Ideally, the coach will put together an analysis report or presentation for you and explain your strengths and weaknesses from the data at a high level.
Often, poker coaching revolves around individual hand analysis which can be quite helpful (and HUDs do record all individual hands and their results).
But with a HUD analysis, a coach can truly see a global picture of your game across a large sample of hands. This helps with making improvements much more effectively than on an individual hand basis.
Typically a sample of 10,000 hands or more will be sufficient to begin drawing meaningful conclusions.
In addition, you will often need help with implementing the right poker strategy adjustments after leaks have been identified.
A coach can show you exactly how to make the right changes and then reevaluate your data at a later time to evaluate your progress.
Exporting a large sample of data to a professional can also help players avoid over-adjusting their strategies based on a few individual unlucky hands.
It becomes much easier to see the bigger picture and to make the appropriate changes when a HUD analysis from a large data sample is combined with coaching.
Be Data-Driven Without Being Results-Oriented
HUDs are insanely powerful tools for collecting and organizing large samples of data.
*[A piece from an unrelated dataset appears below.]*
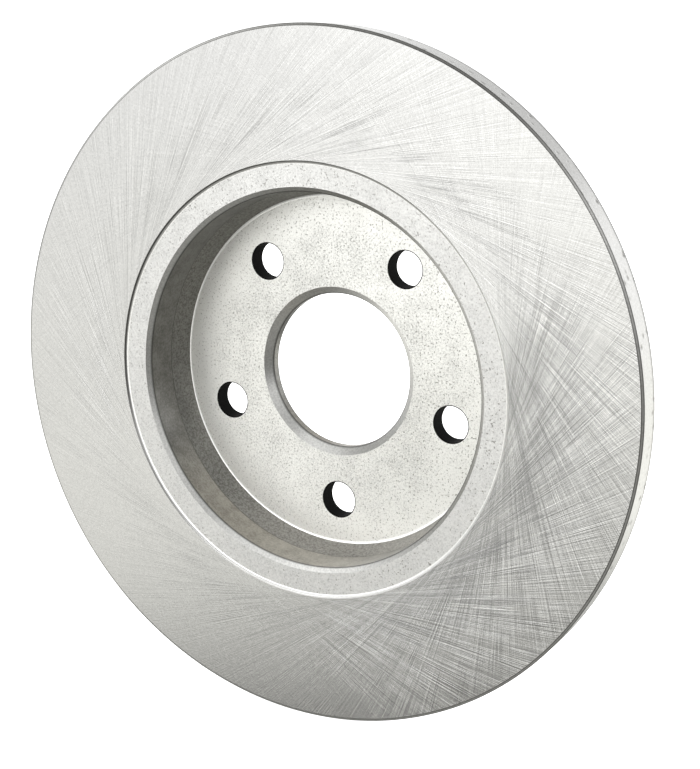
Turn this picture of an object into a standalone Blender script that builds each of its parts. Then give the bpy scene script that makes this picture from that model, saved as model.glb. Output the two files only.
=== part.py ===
"""Solid brake disc rotor: one grey-iron casting, turned all over and drilled for five wheel studs.

Metres, +Z up. The spin axis is Y: +Y points outboard, to the wheel, and -Y inboard, to the hub and
the car. The origin is on the spin axis, in the plane of the face that seats on the hub.
"""
import math

import bmesh
import bpy
from mathutils import Vector

MM = 0.001

# Friction ring
OUTER_RADIUS = 146.75 * MM
RING_THICKNESS = 12.8 * MM
RIM_CHAMFER_WIDTH = 1.25 * MM      # along the radius
RIM_CHAMFER_DEPTH = 0.7 * MM       # along the axis
FRICTION_INNER_RADIUS = 92.4 * MM
FRICTION_STEP = 1.2 * MM          # how far each friction face stands proud of the plain band inside it
STEP_FILLET = 1.0 * MM

# Hat
HUB_FACE_DEPTH = 28.2 * MM        # hub face behind the inboard friction face
FLANGE_THICKNESS = 8.0 * MM
MOUTH_RADIUS = 79.6 * MM          # turned wall inside the hat
MOUTH_CHAMFER = 2.0 * MM
TURNED_WALL_DEPTH = 18.0 * MM     # from the inboard friction face to the end of the turned wall
CAST_CONE_RADIUS = 76.0 * MM      # where the as-cast cone would meet the hub face
HUB_FACE_FILLET = 1.8 * MM
HAT_FOOT_RADIUS = 87.2 * MM
HAT_HEAD_RADIUS = 86.2 * MM
HAT_FOOT_FILLET = 3.0 * MM
HAT_EDGE_ROUND = 2.5 * MM

# Centre bore and wheel studs
BORE_RADIUS = 33.75 * MM
BORE_LEAD_CHAMFER = 3.2 * MM      # on the hub side
BORE_BACK_CHAMFER = 1.2 * MM      # on the wheel side
STUD_COUNT = 5
STUD_CIRCLE_RADIUS = 57.15 * MM
STUD_HOLE_RADIUS = 7.85 * MM
FIRST_STUD_ANGLE = math.radians(90)   # about the turning axis: this one ends up straight below the bore

# Facets
TURNING_STEPS = 96
HOLE_SIDES = 32
FILLET_POINTS = 4
SHARP_ANGLE = math.radians(32)
MERGE_DISTANCE = 0.00001

AXIS_TO_Y = (math.radians(-90), 0, 0)  # turns an object made about Z so that its top points along +Y


def clear_scene():
    """Remove whatever the scene holds."""
    for found in list(bpy.data.objects):
        bpy.data.objects.remove(found, do_unlink=True)


def new_collection(name):
    """Make a collection under the scene's own."""
    made = bpy.data.collections.new(name)
    bpy.context.scene.collection.children.link(made)
    return made


def iron_material(name):
    """Machined grey iron, bright from the lathe and slightly rough."""
    material = bpy.data.materials.new(name)
    material.use_nodes = True
    shader = material.node_tree.nodes["Principled BSDF"]
    shader.inputs["Base Color"].default_value = (0.52, 0.51, 0.48, 1)
    shader.inputs["Metallic"].default_value = 1.0
    shader.inputs["Roughness"].default_value = 0.42
    return material


def rounded_corner(before, corner, after, radius):
    """Points of the arc that rounds a corner of an outline."""
    to_before = (before - corner).normalized()
    to_after = (after - corner).normalized()
    half_angle = to_before.angle(to_after) / 2
    reach = radius / math.tan(half_angle)
    centre = corner + (to_before + to_after).normalized() * radius / math.sin(half_angle)
    start = (corner + to_before * reach - centre).normalized()
    end = (corner + to_after * reach - centre).normalized()
    points = []
    for index in range(FILLET_POINTS):
        share = index / (FILLET_POINTS - 1)
        points.append(centre + start.slerp(end, share) * radius)
    return points


def round_outline(corners):
    """Turn (radius, height, rounding) corners into the points of a closed outline."""
    places = [Vector((radius, height)) for radius, height, rounding in corners]
    points = []
    for index, (radius, height, rounding) in enumerate(corners):
        corner = places[index]
        if rounding == 0:
            points.append(corner)
            continue
        after = places[(index + 1) % len(places)]
        points.extend(rounded_corner(places[index - 1], corner, after, rounding))
    return points


def outboard_corners():
    """The wheel side: from the bore over the wheel face and down the hat to the rim."""
    ring_top = RING_THICKNESS - HUB_FACE_DEPTH
    band = ring_top - FRICTION_STEP
    return [
        (BORE_RADIUS + BORE_BACK_CHAMFER, FLANGE_THICKNESS, 0),
        (HAT_HEAD_RADIUS, FLANGE_THICKNESS, HAT_EDGE_ROUND),
        (HAT_FOOT_RADIUS, band, HAT_FOOT_FILLET),
        (FRICTION_INNER_RADIUS, band, STEP_FILLET),
        (FRICTION_INNER_RADIUS, ring_top, 0),
        (OUTER_RADIUS - RIM_CHAMFER_WIDTH, ring_top, 0),
        (OUTER_RADIUS, ring_top - RIM_CHAMFER_DEPTH, 0),
    ]


def inboard_corners():
    """The hub side: from the rim over the friction face and into the hat to the bore."""
    ring_bottom = -HUB_FACE_DEPTH
    band = ring_bottom + FRICTION_STEP
    return [
        (OUTER_RADIUS, ring_bottom + RIM_CHAMFER_DEPTH, 0),
        (OUTER_RADIUS - RIM_CHAMFER_WIDTH, ring_bottom, 0),
        (FRICTION_INNER_RADIUS, ring_bottom, 0),
        (FRICTION_INNER_RADIUS, band, STEP_FILLET),
        (MOUTH_RADIUS + MOUTH_CHAMFER, band, 0),
        (MOUTH_RADIUS, band + MOUTH_CHAMFER, 0),
        (MOUTH_RADIUS, TURNED_WALL_DEPTH - HUB_FACE_DEPTH, 0),
        (CAST_CONE_RADIUS, 0, HUB_FACE_FILLET),
        (BORE_RADIUS + BORE_LEAD_CHAMFER, 0, 0),
        (BORE_RADIUS, BORE_LEAD_CHAMFER, 0),
        (BORE_RADIUS, FLANGE_THICKNESS - BORE_BACK_CHAMFER, 0),
    ]


def turned_object(name, points, collection):
    """Turn a closed outline at +X about Z into a solid ring."""
    mesh = bpy.data.meshes.new(name)
    corners = [(point.x, 0, point.y) for point in points]
    edges = [(index, (index + 1) % len(points)) for index in range(len(points))]
    mesh.from_pydata(corners, edges, [])
    turned = bpy.data.objects.new(name, mesh)
    collection.objects.link(turned)
    screw = turned.modifiers.new("Turning", "SCREW")
    screw.axis = "Z"
    screw.angle = math.tau
    screw.steps = TURNING_STEPS
    screw.render_steps = TURNING_STEPS
    screw.use_merge_vertices = True
    screw.merge_threshold = MERGE_DISTANCE
    return turned


def stud_drills(collection):
    """One cutter with five separate cylinders on the stud circle, longer than the flange is thick."""
    mesh = bpy.data.meshes.new("stud_drills")
    drills = bmesh.new()
    for number in range(STUD_COUNT):
        angle = FIRST_STUD_ANGLE + math.tau * number / STUD_COUNT
        made = bmesh.ops.create_cone(
            drills, cap_ends=True, segments=HOLE_SIDES,
            radius1=STUD_HOLE_RADIUS, radius2=STUD_HOLE_RADIUS, depth=3 * FLANGE_THICKNESS)
        place = Vector((math.cos(angle), math.sin(angle), 0)) * STUD_CIRCLE_RADIUS
        place.z = FLANGE_THICKNESS / 2
        bmesh.ops.translate(drills, verts=made["verts"], vec=place)
    drills.to_mesh(mesh)
    drills.free()
    cutter = bpy.data.objects.new("stud_drills", mesh)
    cutter.hide_render = True
    cutter.display_type = "WIRE"
    cutter.rotation_euler = AXIS_TO_Y
    collection.objects.link(cutter)
    return cutter


def apply_and_smooth(shaped):
    """Apply an object's modifiers and shade its round surfaces smooth between sharp edges."""
    depsgraph = bpy.context.evaluated_depsgraph_get()
    solid = bpy.data.meshes.new_from_object(shaped.evaluated_get(depsgraph))
    shaped.modifiers.clear()
    shaped.data = solid
    solid.shade_smooth()
    solid.set_sharp_from_angle(angle=SHARP_ANGLE)


def rotor_casting(collection, cutter):
    """The whole rotor: a turned casting with its stud holes drilled."""
    outline = round_outline(outboard_corners() + inboard_corners())
    casting = turned_object("rotor_casting", outline, collection)
    casting.rotation_euler = AXIS_TO_Y
    casting.data.materials.append(iron_material("grey_iron"))
    drilling = casting.modifiers.new("Stud holes", "BOOLEAN")
    drilling.operation = "DIFFERENCE"
    drilling.solver = "EXACT"
    drilling.object = cutter
    apply_and_smooth(casting)
    return casting


def main():
    clear_scene()
    parts = new_collection("brake_disc_rotor")
    cutters = new_collection("cutters")
    rotor_casting(parts, stud_drills(cutters))


main()
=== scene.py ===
import math

import bmesh
import bpy
from mathutils import Matrix, Vector, noise


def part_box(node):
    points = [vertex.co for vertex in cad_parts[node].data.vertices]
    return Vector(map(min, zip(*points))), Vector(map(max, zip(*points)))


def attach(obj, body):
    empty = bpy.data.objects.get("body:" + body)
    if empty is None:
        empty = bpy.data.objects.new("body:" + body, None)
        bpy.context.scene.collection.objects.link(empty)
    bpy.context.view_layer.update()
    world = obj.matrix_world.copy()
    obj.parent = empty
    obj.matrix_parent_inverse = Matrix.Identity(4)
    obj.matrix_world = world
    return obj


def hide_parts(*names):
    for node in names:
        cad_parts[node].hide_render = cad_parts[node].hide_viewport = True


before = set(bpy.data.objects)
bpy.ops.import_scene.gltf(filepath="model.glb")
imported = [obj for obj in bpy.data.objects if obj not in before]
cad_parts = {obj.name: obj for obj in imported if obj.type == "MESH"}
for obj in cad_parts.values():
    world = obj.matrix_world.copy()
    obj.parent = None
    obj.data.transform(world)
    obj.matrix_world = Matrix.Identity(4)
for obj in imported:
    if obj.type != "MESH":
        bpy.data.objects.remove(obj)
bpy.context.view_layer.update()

MM = 0.001
LOW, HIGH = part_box("rotor_casting")

# The casting, in millimetres: radii from the spin axis, places along Y from the hub face.
RIM_RADIUS = HIGH.x / MM
WHEEL_FACE_Y = HIGH.y / MM
INBOARD_FACE_Y = LOW.y / MM
RING_THICKNESS = 12.8
OUTBOARD_FACE_Y = INBOARD_FACE_Y + RING_THICKNESS
RIM_CHAMFER_WIDTH = 1.25
RIM_CHAMFER_DEPTH = 0.7
FRICTION_INNER_RADIUS = 92.4
FRICTION_STEP = 1.2
INBOARD_BAND_Y = INBOARD_FACE_Y + FRICTION_STEP
OUTBOARD_BAND_Y = OUTBOARD_FACE_Y - FRICTION_STEP
STEP_SLOPE = 0.35       # how far the step leans in towards the axis
STEP_FILLET = 1.35
STEP_POLISHED_WIDTH = 1.9
HUB_PAINTED_LIGHT_RADIUS = 54   # painted light: the hub face is made brighter from here outwards
MOUTH_RADIUS = 79.6
MOUTH_CHAMFER = 2.0
TURNED_WALL_DEPTH = 18.0
LEDGE_START_RADIUS = 75.8
LEDGE_END_RADIUS = 76.7
LEDGE_RISE = 0.24
LEDGE_ROUND = 4.0
HAT_FOOT_RADIUS = 87.2
HAT_HEAD_RADIUS = 86.2
HAT_FOOT_FILLET = 3.0
HAT_EDGE_ROUND = 2.5
BORE_RADIUS = 33.75
BORE_LEAD_CHAMFER = 3.2
BORE_BACK_CHAMFER = 1.2
STUD_COUNT = 5
STUD_CIRCLE_RADIUS = 57.15
STUD_HOLE_RADIUS = 7.85
STUD_HOLE_BREAK = 0.45
STUD_HOLE_BREAK_DEPTH = 0.15
FIRST_STUD_ANGLE = math.radians(-90)
EDGE_BREAK = 0.15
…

Even players that specialize in live poker can benefit from playing online poker hands and analyzing their results using a HUD.
They can essentially view these online hands as batting practice and a way to collect data quickly and test out the profitability of new plays.
Over large samples, HUD data can be used to determine whether a player is directionally on the right track in different elements of the game.
But it is also important to acknowledge the powerful role of variance in poker and to not become too obsessed with results, especially in the short-term.
Over enough time, HUD results will eventually come to approximate a player’s poker abilities, but the primary focus should always be on perfecting the process and letting the chips fall where they may.